— DIRECTIONS FOR THIS TASK —
Exactly and only the lines from the one containing "Turn this picture" through the one containing "wasm.setup();" are to be repeated, both ends included.

Dataset items:
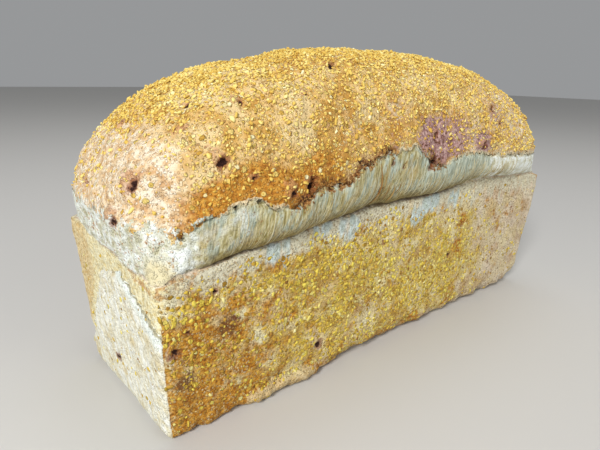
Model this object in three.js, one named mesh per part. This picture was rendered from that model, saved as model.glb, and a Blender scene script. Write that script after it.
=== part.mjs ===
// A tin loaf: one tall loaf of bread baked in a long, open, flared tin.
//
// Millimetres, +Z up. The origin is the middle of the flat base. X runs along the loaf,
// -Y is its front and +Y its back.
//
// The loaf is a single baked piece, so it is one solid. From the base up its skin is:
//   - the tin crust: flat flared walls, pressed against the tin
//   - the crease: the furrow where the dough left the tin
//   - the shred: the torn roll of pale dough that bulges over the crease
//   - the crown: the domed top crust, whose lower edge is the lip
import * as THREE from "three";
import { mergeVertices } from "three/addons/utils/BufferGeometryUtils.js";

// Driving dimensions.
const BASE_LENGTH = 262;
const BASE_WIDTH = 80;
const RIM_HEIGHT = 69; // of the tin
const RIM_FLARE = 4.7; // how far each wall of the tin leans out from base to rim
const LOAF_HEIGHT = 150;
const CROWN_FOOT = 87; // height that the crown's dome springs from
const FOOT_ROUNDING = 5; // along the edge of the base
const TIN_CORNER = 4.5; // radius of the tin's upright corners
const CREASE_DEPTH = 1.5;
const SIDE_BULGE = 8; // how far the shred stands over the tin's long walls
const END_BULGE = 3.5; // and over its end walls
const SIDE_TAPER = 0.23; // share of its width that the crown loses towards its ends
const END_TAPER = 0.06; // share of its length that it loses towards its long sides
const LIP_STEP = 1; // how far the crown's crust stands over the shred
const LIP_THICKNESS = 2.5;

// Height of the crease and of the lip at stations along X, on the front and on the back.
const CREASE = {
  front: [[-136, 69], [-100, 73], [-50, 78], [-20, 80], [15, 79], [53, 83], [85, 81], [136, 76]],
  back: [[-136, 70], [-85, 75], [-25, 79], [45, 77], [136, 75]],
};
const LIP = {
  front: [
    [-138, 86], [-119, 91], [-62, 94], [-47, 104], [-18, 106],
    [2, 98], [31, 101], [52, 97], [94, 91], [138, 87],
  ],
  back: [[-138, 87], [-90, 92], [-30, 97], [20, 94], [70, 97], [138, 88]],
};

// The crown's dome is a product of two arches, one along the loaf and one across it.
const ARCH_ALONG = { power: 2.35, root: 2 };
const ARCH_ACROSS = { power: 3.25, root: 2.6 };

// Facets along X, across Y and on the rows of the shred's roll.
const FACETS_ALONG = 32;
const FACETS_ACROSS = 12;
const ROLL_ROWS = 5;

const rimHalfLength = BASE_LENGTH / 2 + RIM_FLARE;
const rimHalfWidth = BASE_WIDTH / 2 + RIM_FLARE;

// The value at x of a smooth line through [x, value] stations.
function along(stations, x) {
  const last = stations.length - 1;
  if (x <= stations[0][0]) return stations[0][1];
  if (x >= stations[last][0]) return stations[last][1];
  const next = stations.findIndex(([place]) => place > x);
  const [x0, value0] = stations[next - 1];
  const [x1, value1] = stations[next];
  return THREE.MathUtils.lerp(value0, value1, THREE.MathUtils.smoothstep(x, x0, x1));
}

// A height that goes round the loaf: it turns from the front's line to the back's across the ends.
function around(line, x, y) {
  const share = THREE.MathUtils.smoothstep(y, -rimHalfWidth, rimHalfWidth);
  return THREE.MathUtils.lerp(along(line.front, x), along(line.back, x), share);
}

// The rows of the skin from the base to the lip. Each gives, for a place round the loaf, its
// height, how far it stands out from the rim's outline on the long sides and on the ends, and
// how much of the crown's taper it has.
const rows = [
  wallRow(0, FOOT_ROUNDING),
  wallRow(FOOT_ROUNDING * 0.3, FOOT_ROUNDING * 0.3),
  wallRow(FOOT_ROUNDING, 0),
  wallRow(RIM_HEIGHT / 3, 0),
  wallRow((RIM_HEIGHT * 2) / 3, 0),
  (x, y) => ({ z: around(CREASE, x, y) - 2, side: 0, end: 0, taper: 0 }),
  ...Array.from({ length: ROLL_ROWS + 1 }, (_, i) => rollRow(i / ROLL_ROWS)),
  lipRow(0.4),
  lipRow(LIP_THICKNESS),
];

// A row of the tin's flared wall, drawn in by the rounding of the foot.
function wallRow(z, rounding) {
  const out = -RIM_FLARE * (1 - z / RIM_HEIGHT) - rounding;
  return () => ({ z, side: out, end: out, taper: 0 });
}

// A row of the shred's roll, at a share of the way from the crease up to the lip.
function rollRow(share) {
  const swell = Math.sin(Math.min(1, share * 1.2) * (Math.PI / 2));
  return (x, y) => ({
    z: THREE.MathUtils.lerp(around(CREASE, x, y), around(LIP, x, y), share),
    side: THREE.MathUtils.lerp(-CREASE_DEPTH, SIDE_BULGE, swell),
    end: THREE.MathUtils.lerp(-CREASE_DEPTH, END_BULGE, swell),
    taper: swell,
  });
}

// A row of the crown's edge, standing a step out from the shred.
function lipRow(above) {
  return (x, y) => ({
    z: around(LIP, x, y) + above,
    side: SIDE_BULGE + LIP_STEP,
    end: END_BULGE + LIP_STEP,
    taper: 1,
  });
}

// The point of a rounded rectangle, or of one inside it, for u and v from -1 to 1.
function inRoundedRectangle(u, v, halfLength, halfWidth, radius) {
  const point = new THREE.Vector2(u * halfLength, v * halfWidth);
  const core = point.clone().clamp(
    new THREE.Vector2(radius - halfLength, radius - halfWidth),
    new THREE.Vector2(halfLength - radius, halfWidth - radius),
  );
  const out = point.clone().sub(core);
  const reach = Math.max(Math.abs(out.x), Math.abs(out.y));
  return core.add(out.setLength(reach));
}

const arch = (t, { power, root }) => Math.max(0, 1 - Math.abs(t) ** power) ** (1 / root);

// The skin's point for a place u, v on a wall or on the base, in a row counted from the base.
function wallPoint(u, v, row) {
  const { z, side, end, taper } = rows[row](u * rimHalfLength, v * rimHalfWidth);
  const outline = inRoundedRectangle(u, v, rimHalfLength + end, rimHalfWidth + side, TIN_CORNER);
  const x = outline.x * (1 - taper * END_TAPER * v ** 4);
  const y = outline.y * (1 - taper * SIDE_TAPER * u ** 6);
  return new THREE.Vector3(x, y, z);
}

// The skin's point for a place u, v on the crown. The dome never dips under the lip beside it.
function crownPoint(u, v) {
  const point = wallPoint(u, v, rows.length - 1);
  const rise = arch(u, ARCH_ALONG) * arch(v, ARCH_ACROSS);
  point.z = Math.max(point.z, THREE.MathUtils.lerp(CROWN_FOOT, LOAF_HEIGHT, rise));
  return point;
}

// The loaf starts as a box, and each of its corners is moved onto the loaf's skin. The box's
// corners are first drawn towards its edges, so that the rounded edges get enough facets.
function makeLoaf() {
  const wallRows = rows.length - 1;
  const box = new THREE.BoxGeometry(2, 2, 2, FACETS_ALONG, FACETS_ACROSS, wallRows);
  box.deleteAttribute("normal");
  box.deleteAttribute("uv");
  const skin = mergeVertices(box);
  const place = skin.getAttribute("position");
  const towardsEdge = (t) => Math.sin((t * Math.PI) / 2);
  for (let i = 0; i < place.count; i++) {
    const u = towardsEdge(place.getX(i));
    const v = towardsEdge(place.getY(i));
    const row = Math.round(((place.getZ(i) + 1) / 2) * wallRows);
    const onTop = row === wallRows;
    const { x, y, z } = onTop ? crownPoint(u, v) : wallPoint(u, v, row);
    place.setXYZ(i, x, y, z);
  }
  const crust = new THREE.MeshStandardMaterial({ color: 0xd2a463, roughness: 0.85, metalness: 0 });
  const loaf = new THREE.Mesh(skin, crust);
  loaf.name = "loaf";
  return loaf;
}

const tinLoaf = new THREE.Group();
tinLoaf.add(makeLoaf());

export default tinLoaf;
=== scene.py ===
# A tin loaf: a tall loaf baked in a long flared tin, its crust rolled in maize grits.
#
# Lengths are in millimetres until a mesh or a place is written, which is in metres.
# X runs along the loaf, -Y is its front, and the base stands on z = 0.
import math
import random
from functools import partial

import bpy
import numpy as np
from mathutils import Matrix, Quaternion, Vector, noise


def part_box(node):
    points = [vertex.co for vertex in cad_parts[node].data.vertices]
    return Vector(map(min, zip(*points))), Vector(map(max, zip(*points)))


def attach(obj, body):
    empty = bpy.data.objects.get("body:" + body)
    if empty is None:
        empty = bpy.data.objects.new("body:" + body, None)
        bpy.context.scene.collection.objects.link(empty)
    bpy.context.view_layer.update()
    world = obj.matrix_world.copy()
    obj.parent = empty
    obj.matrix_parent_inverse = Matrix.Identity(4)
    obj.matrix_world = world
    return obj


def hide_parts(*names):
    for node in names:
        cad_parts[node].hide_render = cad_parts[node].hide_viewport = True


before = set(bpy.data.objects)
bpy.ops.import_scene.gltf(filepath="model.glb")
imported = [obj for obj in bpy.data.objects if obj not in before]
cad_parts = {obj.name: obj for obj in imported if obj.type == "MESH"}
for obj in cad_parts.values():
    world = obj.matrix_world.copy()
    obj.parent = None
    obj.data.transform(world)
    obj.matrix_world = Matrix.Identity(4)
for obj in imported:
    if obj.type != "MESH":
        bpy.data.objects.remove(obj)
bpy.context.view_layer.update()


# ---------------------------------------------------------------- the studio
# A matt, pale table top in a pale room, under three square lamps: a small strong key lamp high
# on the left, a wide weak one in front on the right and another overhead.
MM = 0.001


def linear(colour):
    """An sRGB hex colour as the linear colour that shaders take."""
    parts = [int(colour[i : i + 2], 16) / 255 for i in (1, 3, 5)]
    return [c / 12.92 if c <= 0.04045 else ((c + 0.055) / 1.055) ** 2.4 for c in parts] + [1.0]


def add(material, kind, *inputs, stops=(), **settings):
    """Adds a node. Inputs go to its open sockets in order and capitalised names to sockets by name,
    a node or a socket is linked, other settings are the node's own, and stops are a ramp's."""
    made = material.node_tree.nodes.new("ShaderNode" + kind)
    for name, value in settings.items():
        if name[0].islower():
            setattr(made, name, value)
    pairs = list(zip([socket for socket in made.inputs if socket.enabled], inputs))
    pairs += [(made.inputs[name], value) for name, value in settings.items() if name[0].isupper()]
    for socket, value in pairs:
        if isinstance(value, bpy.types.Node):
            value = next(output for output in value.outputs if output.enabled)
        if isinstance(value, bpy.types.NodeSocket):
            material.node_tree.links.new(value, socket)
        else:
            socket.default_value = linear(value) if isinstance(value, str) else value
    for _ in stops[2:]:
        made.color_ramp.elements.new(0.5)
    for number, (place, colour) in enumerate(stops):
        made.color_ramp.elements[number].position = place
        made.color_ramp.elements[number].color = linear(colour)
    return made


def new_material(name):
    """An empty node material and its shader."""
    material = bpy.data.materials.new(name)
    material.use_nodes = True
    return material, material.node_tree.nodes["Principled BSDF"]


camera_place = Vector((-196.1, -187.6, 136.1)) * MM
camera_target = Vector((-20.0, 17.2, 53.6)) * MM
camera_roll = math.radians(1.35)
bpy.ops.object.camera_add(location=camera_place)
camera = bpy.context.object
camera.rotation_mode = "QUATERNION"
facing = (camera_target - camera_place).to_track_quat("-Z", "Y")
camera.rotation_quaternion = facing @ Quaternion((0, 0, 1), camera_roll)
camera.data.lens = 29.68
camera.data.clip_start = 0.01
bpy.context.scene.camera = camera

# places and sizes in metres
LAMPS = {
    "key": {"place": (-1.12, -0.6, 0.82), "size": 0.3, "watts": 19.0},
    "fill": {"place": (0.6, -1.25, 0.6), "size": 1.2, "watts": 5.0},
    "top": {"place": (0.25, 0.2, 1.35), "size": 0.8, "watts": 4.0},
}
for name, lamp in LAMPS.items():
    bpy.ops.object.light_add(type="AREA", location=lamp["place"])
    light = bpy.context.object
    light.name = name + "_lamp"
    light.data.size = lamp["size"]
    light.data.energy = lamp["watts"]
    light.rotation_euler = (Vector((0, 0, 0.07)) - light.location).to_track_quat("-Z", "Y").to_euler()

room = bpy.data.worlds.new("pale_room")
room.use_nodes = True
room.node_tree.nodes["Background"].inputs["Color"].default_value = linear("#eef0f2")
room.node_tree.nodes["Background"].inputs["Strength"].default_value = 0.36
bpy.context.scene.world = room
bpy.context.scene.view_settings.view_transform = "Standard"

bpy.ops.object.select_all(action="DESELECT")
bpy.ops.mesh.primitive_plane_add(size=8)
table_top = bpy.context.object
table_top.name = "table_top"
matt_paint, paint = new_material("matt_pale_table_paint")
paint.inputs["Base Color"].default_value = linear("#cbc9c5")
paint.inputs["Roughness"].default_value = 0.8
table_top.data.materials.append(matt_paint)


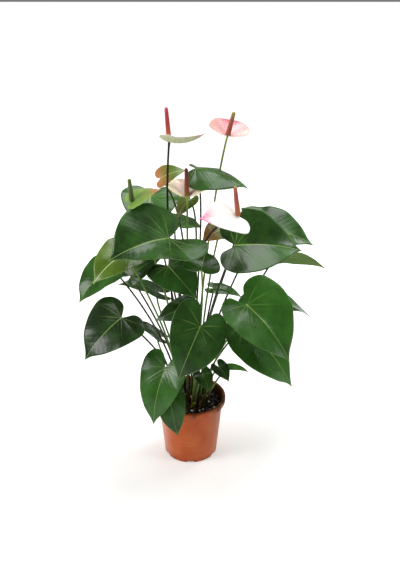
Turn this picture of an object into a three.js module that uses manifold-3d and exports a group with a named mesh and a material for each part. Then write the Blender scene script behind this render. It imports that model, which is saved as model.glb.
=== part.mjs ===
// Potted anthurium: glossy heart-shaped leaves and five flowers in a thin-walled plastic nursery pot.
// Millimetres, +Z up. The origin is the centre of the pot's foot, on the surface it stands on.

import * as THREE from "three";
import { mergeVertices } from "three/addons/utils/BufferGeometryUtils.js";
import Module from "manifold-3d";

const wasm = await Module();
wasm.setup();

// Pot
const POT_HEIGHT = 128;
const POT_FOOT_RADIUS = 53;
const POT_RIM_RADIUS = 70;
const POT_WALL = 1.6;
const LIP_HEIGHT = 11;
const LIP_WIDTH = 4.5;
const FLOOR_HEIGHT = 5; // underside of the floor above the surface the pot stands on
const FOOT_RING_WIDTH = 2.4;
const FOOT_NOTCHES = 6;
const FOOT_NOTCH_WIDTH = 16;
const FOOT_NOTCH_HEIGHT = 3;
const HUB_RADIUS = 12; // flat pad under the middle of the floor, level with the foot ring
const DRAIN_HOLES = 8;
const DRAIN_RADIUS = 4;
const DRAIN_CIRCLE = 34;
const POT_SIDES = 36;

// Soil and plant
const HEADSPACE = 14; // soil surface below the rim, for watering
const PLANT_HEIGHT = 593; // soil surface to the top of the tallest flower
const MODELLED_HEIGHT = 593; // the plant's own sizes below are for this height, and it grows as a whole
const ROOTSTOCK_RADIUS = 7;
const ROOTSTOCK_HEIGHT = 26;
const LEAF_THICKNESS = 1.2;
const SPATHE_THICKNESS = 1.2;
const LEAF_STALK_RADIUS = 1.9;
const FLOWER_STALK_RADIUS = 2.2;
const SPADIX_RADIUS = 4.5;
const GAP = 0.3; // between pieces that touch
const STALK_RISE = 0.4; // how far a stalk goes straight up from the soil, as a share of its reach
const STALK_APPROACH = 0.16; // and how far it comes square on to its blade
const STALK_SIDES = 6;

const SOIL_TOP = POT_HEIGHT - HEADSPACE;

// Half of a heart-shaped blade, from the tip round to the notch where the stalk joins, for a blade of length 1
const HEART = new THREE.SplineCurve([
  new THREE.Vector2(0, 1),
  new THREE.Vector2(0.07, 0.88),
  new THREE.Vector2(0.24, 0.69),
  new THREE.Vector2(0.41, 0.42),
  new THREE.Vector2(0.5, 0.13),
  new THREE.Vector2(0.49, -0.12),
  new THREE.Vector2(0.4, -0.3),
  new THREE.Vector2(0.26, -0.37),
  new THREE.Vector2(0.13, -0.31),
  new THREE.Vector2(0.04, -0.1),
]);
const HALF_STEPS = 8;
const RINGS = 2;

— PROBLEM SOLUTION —
Turn this picture of an object into a three.js module that uses manifold-3d and exports a group with a named mesh and a material for each part. Then write the Blender scene script behind this render. It imports that model, which is saved as model.glb.
=== part.mjs ===
// Potted anthurium: glossy heart-shaped leaves and five flowers in a thin-walled plastic nursery pot.
// Millimetres, +Z up. The origin is the centre of the pot's foot, on the surface it stands on.

import * as THREE from "three";
import { mergeVertices } from "three/addons/utils/BufferGeometryUtils.js";
import Module from "manifold-3d";

const wasm = await Module();
wasm.setup();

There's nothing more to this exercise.